3. Why do we need investment to monetize gas production through LNG?

It is not clear why we need to lease floating liquefied natural gas (LNG) plant to move some of the future gas production, LNG receiving terminals and regasification plant onshore. Is it uneconomical to transport gas through pipeline as in the case of Jubilee? If it is the case, I can appreciate the need for LNG related investment. GMP does not discuss the economics of adapting LNG route to monetize some of the future gas monetization.

4. Can we update Oil Value Chain model developed for Ghana’s energy sector in 2009/10?

While studying human resources requirement for Ghana’s oil and gas sector as part of a USAID project in 2010, I had developed an Oil Value Chain model for Ghana’s energy sector.

It was presented to Energy Commission. Such a model gives an estimate of the total value generated in Ghana’s upstream, midstream, refining, marketing, and power sectors. It also gives the total government revenues from these different energy sectors.

Such a model helps the petroleum, power and finance ministries to assess the efficiency of different pricing policies (what price to pay for gas, oil prices to be paid to producers, oil prices to be charged to refiners, impact of subsidies on different petroleum products, price to be charged to different power sector users etc) and also to find out the quantum of revenue leakages.
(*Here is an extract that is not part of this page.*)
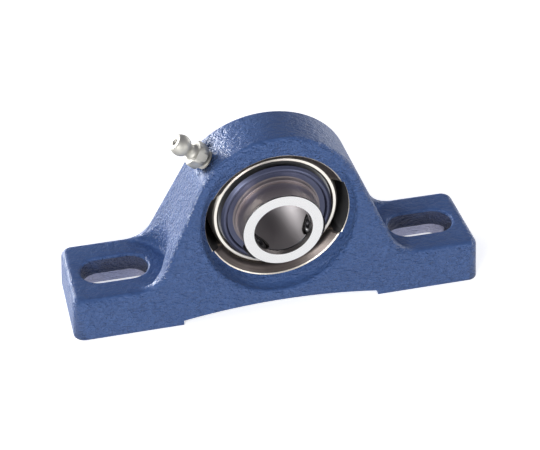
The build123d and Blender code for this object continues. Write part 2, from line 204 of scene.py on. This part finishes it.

Information on the latter helps the government to plug the leakages and help improve government revenues from energy sector. From just one page, it is possible to learn about the cashflows of different energy sectors.

An oil value chain model can help the government to improve transparency of energy sector. It shows how much revenues should be generated on a normative basis and what actually is generated.

Such a comparison will show revenue leakages and will force the ministry or department concerned to remedy the problem. The model also helps the regulatory bodies to assess the economic consequences of their decisions and help them to improve their operations.